In a sector full of lithium stories that never get past studies and slide decks, Vulcan now has a funded, integrated project under construction at both ends of the chain. Bring on 2028!

ISC: Holding IRL & SM Buying more on weakness, around $3.00

#ASX Announcements
Added 2 months ago

Vulcan’s 2025 Sustainability Report

The report actually contains a few material signals worth noting — not for the marketing, but for the de‑risking.

The standout is the updated ESIA. After incorporating new biodiversity data, design refinements and the Hasenberg well relocation, all environmental and social impacts for Lionheart are now assessed as “minor or less”, with most classed as “insignificant”. For a geothermal + lithium project in Europe, that’s unusually clean. It removes the biggest long‑tail permitting risk.

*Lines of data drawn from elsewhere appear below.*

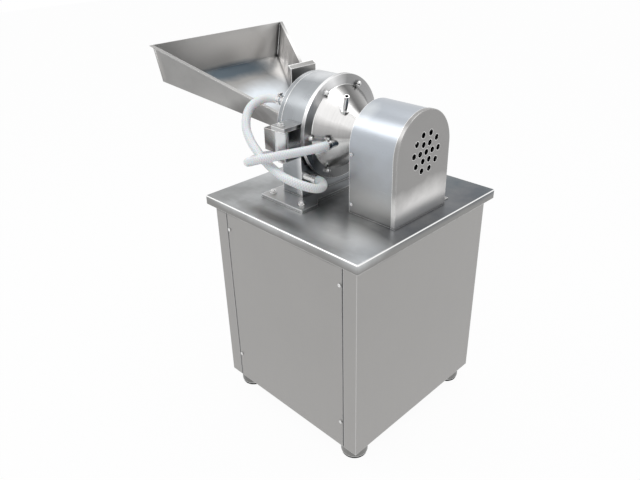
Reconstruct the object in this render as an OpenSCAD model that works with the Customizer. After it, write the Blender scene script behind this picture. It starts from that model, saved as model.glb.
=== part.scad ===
// Water-cooled pin mill on a closed cabinet, with a feed tray on the chamber door.
// Millimetres, +Z up. X runs along the mill shaft, from the feed tray to the belt guard.

/* [Cabinet] */
// Side of the square table top
table_w = 550; // [500:1:620]
// Height of the table top above the floor
table_h = 635; // [600:1:700]
// Height of the turned-down table edge
skirt_h = 25; // [18:1:40]
// Distance that the table stands out past the cabinet
overhang = 18; // [12:1:24]
// Thickness of the sheet metal
sheet_t = 2; // [1.5:0.1:2.5]
// Radius of the fold round the table edge
fold_r = 4; // [3:0.5:5]
// Width of the side sheets' flanges on the front and rear
flange_w = 42; // [36:1:50]
// Gap between a service panel and the flanges
panel_gap = 3; // [2:0.5:4]
// Width of the inner frame's angle legs
angle_leg = 30; // [25:1:35]
// Thickness of the inner frame's angles
angle_t = 3; // [2.5:0.5:4]
// Height of the screws above the panel's lower edge and below its upper edge
panel_screw_inset = 85; // [60:1:100]
// Distance from a panel's side edge to its screws
panel_screw_edge = 7; // [6:0.5:10]

/* [Feet] */
// Diameter of a foot
foot_d = 73; // [60:1:80]
// Height of a foot
foot_h = 41; // [35:1:50]
// Distance from the cabinet's faces to a foot's centre
foot_inset = 44; // [42:1:60]
// Diameter of the studs that hold the feet
foot_stud_d = 12; // [10:1:14]

/* [Mill chamber] */
// Height of the shaft above the table
shaft_h = 172; // [165:1:185]
// Distance of the shaft from the table's middle plane
shaft_y = 8; // [0:1:15]
// Radius of the drum and the door
drum_r = 129; // [127:1:132]
// Radius of the chamber's bore
bore_r = 108; // [107:1:110]
// Length of the drum along the shaft
drum_len = 82; // [78:1:84]
// Length of the flat-sided pedestal along the shaft
pedestal_len = 72; // [70:1:74]
// Thickness of the rear cover plate
cover_t = 11; // [9:1:13]
// Radius of the rear cover plate
cover_r = 136.5; // [134:0.5:139]
// Radius of the water jacket's cone at the cover plate
jacket_r = 110; // [106:1:112]
// Length of the cone along the shaft
jacket_len = 85; // [82:1:88]
// Wall of the cone
jacket_wall = 3; // [2.5:0.5:4]
// Radius of the circle of cover bolts
bolt_ring_r = 118; // [117:0.5:119]
// Number of cover bolts
bolt_count = 6; // [6:2:8]
// Diameter of the cover bolts
cover_bolt_d = 8; // [6:1:8]
// Thickness of the base plate
base_t = 8; // [6:1:10]
// Inner radius of the sieve ring
sieve_r = 100; // [99:0.5:102]
// Thickness of the sieve ring
sieve_t = 2; // [1.5:0.5:3]
// Diameter of a sieve hole
sieve_hole_d = 6; // [4:0.5:7]
// Number of sieve holes round the ring
sieve_hole_count = 24; // [18:1:30]

/* [Rotor] */
// Diameter of the main shaft
shaft_d = 30; // [28:1:34]
// Radius of the rotor disc
rotor_r = 80; // [79:0.5:84]
// Thickness of the rotor disc and the fixed pin disc
disc_t = 10; // [8:1:11]
// Diameter of a milling pin
pin_d = 8; // [6:0.5:8]
// Length of a milling pin
pin_len = 20; // [18:1:21]
// Distance between neighbouring rings of pins
ring_pitch = 11; // [10.5:0.25:11]
// Radius of the innermost ring of pins
first_ring_r = 51; // [50:0.5:52]

/* [Door and hinge] */
// Thickness of the door
door_t = 14; // [12:1:16]
// Diameter of the feed hole in the door
inlet_d = 76; // [70:1:78]
// Distance of the hinge pin from the shaft's plane
hinge_reach = 168; // [165:1:172]
// Distance of the hinge pin behind the door's inner face
hinge_back = 47; // [44:1:50]
// Diameter of the hinge pin
hinge_pin_d = 16; // [14:1:18]
// Diameter of the hinge barrel
barrel_d = 35; // [33:1:38]
// Height of the barrel's top above the shaft
barrel_top = 23.5; // [22:0.5:26]
// Length of the hinge barrel
barrel_len = 65; // [60:1:70]
// Thickness of the hinge plates
hinge_plate_t = 10; // [8:1:12]

/* [Feed tray] */
// Length of the tray
tray_len = 342; // [300:1:360]
// Width over the rim at the far end
tray_end_w = 466; // [420:1:480]
// Width of the floor at the far end
tray_floor_w = 431; // [400:1:440]
// Width over the rim at the throat
throat_w = 134; // [124:1:140]
// Width of the floor at the throat
throat_floor_w = 28; // [24:1:40]
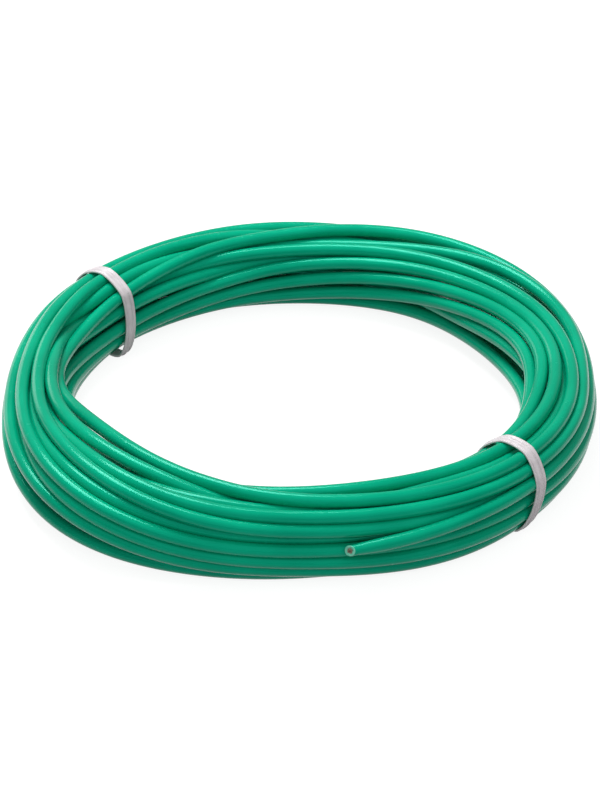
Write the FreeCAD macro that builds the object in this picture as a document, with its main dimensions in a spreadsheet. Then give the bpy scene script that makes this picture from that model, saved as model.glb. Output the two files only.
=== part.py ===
import FreeCAD, Part
import Sketcher
import math
import os

# Coil of insulated wire held by two twist ties, lying flat.
# Frame: millimetres, +Z up, origin on the floor at the middle of the ring, +X to the right, +Y to the back.
# The wire is one length of about 8 m. Its turns lie in five flat layers, and it is cut off at both ends.

V = FreeCAD.Vector
UP = V(0, 0, 1)

doc = FreeCAD.newDocument("wire_coil")

DRIVING = {
    # wire
    "wire_diameter": 3.5,
    "conductor_diameter": 2.0,
    "conductor_clearance": 0.05,
    "conductor_depth": 3.0,
    "wire_sides": 4,
    "wire_flat": 2.7,
    "floor_flat_depth": 0.1,
    # coil
    "coil_radius": 68.0,
    "turn_pitch": 4.4,
    "layer_pitch": 4.7,
    "layers": 5,
    "turns_per_layer": 4,
    "lowest_turns": 3,
    "climb_bearing": 50.0,
    "free_end_bearing": 280.5,
    # ties
    "left_tie_bearing": 139.0,
    "right_tie_bearing": 323.0,
    "tie_width": 3.8,
    "tie_thickness": 0.4,
    "rib_width": 1.1,
    "rib_thickness": 0.9,
    "core_thickness": 0.5,
    "tie_clearance": 0.3,
    "tail_length": 9.0,
    "tail_spacing": 1.4,
    "groove_side_clearance": 0.3,
}


def make_sheet(values):
    """One row for each driving dimension, with its name as the cell's alias."""
    table = doc.addObject("Spreadsheet::Sheet", "sizes")
    for row, (name, value) in enumerate(values.items(), start=1):
        table.set(f"A{row}", name)
        table.set(f"B{row}", str(value))
        table.setAlias(f"B{row}", name)
    doc.recompute()
    return table


sheet = make_sheet(DRIVING)


def size(name):
    return float(getattr(sheet, name))


def bearing_direction(degrees):
    """Level unit vector that points from the ring's middle at a bearing, anticlockwise from +X."""
    turn = math.radians(degrees)
    return V(math.cos(turn), math.sin(turn), 0)


# Sizes that follow from the driving ones
coil_height = (size("layers") - 1) * size("layer_pitch") + size("wire_flat") - size("floor_flat_depth")
layer_reach = size("turns_per_layer") * size("turn_pitch") / 2


def layer_height(layer):
    """Height of the wire's middle in a layer, counted from the top one."""
    above_lowest = size("layers") - 1 - layer
    return size("wire_flat") / 2 - size("floor_flat_depth") + above_lowest * size("layer_pitch")


# The wire's route: half turns about two centres spiral in and out, and the wire climbs where they reverse


def arc_edge(start, corner, end):
    """Arc from start to end whose two tangents meet at corner, as far from one end as from the other."""
    middle = (start + end) * 0.5
    rise = corner - middle
    half_chord = start.distanceToPoint(end) / 2
    if rise.Length < 1e-9:
        return Part.LineSegment(start, end).toShape()
    half_angle = math.atan2(rise.Length, half_chord)
    crown = middle + rise * (half_chord * math.tan(half_angle / 2) / rise.Length)
    return Part.Arc(start, crown, end).toShape()


def biarc(start, start_way, end, end_way):
    """Two arcs that leave start along one unit vector and reach end along another, with equal tangents."""
    across = end - start
    both_ways = start_way + end_way
    square_term = 2 * (1 - start_way.dot(end_way))
    linear_term = 2 * across.dot(both_ways)
    root = math.sqrt(linear_term ** 2 + 4 * square_term * across.dot(across))
    reach = (root - linear_term) / (2 * square_term)
    first_corner = start + start_way * reach
    second_corner = end - end_way * reach
    joint = (first_corner + second_corner) * 0.5
    return [arc_edge(start, first_corner, joint), arc_edge(joint, second_corner, end)]


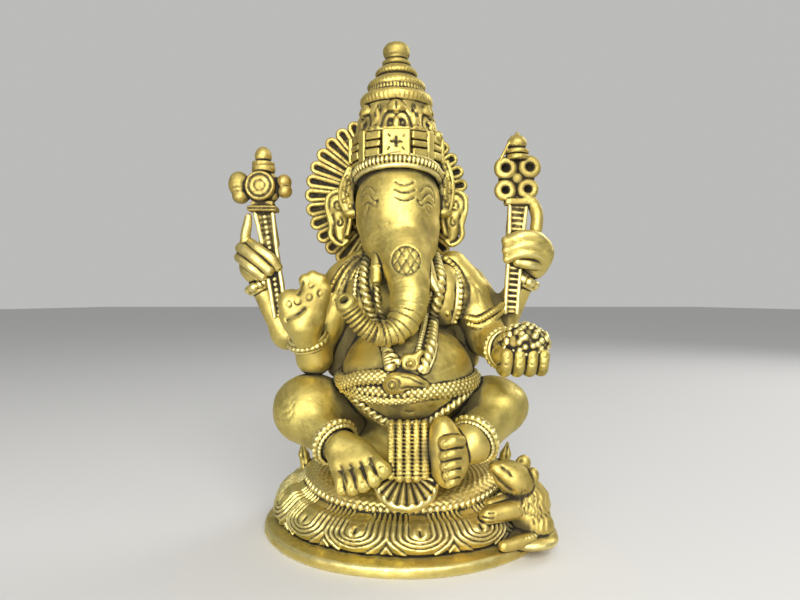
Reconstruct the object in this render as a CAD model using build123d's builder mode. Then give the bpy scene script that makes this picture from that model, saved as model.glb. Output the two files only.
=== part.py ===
"""Seated four-armed elephant-headed deity, a cast brass table figurine 150 mm tall.

The figurine is an assembly of separately formed castings that are brazed together: an open
pedestal, the seated body, four arms, the head with its crown and halo, the things held in the
hands, the ornaments, and the mouse on the pedestal's edge.

Frame: millimetres, +Z up, the figure faces -Y, and the origin is the centre of the footprint
on the table. "right" and "left" are the figure's own sides: its right hand is at -X.
"""

from build123d import *
from math import acos, cos, pi, radians, sin, sqrt
import os

os.makedirs("parts", exist_ok=True)

# ---------------------------------------------------------------- driving dimensions
TOTAL_HEIGHT = 150.0

# Pedestal. Every level is an ellipse, a little wider than it is deep.
BASE_HALF_WIDTH = 43.5
BASE_HALF_DEPTH = 40.5
DEPTH_SHARE = BASE_HALF_DEPTH / BASE_HALF_WIDTH
PLATE_WALL_HEIGHT = 3.0
PLATE_HEIGHT = 4.2
LEDGE_SETBACK = 2.2
PEDESTAL_TOP = 16.0
PEDESTAL_WALL = 3.0
PEDESTAL_LEVELS = [(PLATE_HEIGHT, 38.6), (7.0, 40.2), (10.5, 39.4), (13.6, 36.0), (PEDESTAL_TOP, 31.6)]
PETAL_COUNT = 14
FIRST_PETAL_ANGLE = -84.5
PETAL_UNDER_MOUSE = 2
PETAL_WIDTH = 15.5
PETAL_HEIGHT = 10.6
PETAL_THICKNESS = 1.6

# Seat
SEAT_HALF_WIDTH = 30.5
SEAT_TOP = 20.0
SEAT_ROUNDING = 2.0
RIM_ROPE_RADIUS = 1.15

# Torso, one smooth body through ellipses: height, centre x, centre y, half width, half depth
TORSO_LEVELS = [
    (SEAT_TOP, 0.5, 3.0, 17.0, 14.0),
    (26.5, 0.5, 1.5, 20.5, 17.0),
    (33.5, 0.6, -3.5, 19.0, 18.5),
    (41.0, 0.8, -7.0, 19.2, 20.0),
    (48.0, 0.8, -8.2, 19.6, 20.2),
    (55.0, 0.8, -7.0, 18.8, 17.6),
    (62.0, 0.3, -4.4, 19.0, 14.2),
    (70.0, 0.0, -2.6, 20.6, 13.0),
    (77.0, -0.3, -2.0, 18.6, 11.4),
    (82.5, -0.8, -2.4, 13.0, 9.4),
    (87.0, -1.4, -3.2, 9.0, 8.0),
]
BELLY_CENTRE = Vector(0.8, -8.2, 48.0)
BELLY_RADIUS = 19.6

# Head group. It leans a little to the figure's right, as the casting does.
HEAD_X = -2.2
HEAD_CENTRE = Vector(HEAD_X, -5.0, 98.5)
HEAD_HALF_WIDTH = 13.0
HEAD_HALF_HEIGHT = 17.0
CROWN_X = HEAD_X - 0.4
CROWN_AXIS_Y = -2.5
BAND_CENTRE = Vector(HEAD_X, -4.6, 107.3)
BAND_RADIUS = 12.9
BAND_THICKNESS = 1.6
BAND_TILT = 14.0
CROWN_BASE = 106.0
CROWN_SHOULDER = 129.0
SPIRE_BASE = CROWN_SHOULDER
FINIAL_BASE = 143.6
HALO_CENTRE = Vector(-5.4, 7.2, 103.3)
HALO_RADIUS = 27.8
HALO_HUB_RADIUS = 15.2
HALO_THICKNESS = 2.4
HALO_TURN = 8.0
RAY_COUNT = 34
RAY_WIDTH = 4.3
RAY_SLOT = 1.3
RAY_EYE_RADIUS = 0.95

# Spigots that locate one casting in the next before brazing
SEAT_SPIGOT_RADIUS = 6.0
NECK_SPIGOT_RADIUS = 4.5
CROWN_SPIGOT_RADIUS = 4.0
SPIGOT_LENGTH = 6.0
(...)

The second signal is the €2.2B financing package. This wasn’t just capital — lenders required a full ESIA, climate‑risk assessment and a green‑finance framework before signing. Whatever one thinks about the tech, the banks have effectively validated the project’s environmental and operational assumptions.

Third, Vulcan produced Europe’s first domestic battery‑grade LHM from brine at CLEOP. Not pilot vapourware — actual product. Combined with 19,300 MWh of renewable electricity and 4,600 MWh of geothermal heat already generated, the business is behaving more like a utility‑plus‑lithium operation than a typical junior.

Execution risk remains, but the sustainability report shows the project is moving from concept to infrastructure. Worth keeping on the radar as construction ramps.

#ASX Announcements
Added 3 months ago

Vulcan Energy (VUL) – First Lithium Production Licence Secured

Vulcan has finally landed its first lithium production licence for the Lionheart Project in the Upper Rhine Valley Brine Field. This is the first permit of its kind issued in the region, and it sits on top of the €2.2bn financing they closed late last year. The project is funded, in construction, and now has its first production approval.

A few points worth noting:

1. This licence covers the Insheim geothermal area

This isn’t a greenfield permit. Insheim is already producing renewable heat and power. The lithium overlay is being added to an existing, operating geothermal system. That reduces execution risk compared to a typical lithium project.

2. Lionheart’s scale is meaningful

They’re targeting 24kt of lithium hydroxide per year, plus 275 GWh of power and 560 GWh of heat. It’s a 30‑year project life. This is industrial infrastructure, not a drill‑and‑hope story.

3. Initial licence term is six years, extendable to 30

Standard German mining regulation. They’ll extend it to match the field development plan.

4. First production still targeted for 2028

Today’s approval is another step toward that timeline. Nothing new on schedule, but it removes one of the remaining regulatory hurdles.

5. Bigger picture: EU supply chain resilience

Germany and the EU want domestic lithium. Vulcan is positioning itself as the first integrated geothermal‑lithium producer in Europe. This permit is part of that broader policy push.

Overall, this is a straightforward de‑risking announcement. Funding is in place, construction is underway, and now the first production licence is granted. Still plenty of work ahead, but this is a real milestone, not a marketing one.

Disc: IRL and SM, totally in the red, it is a long term story.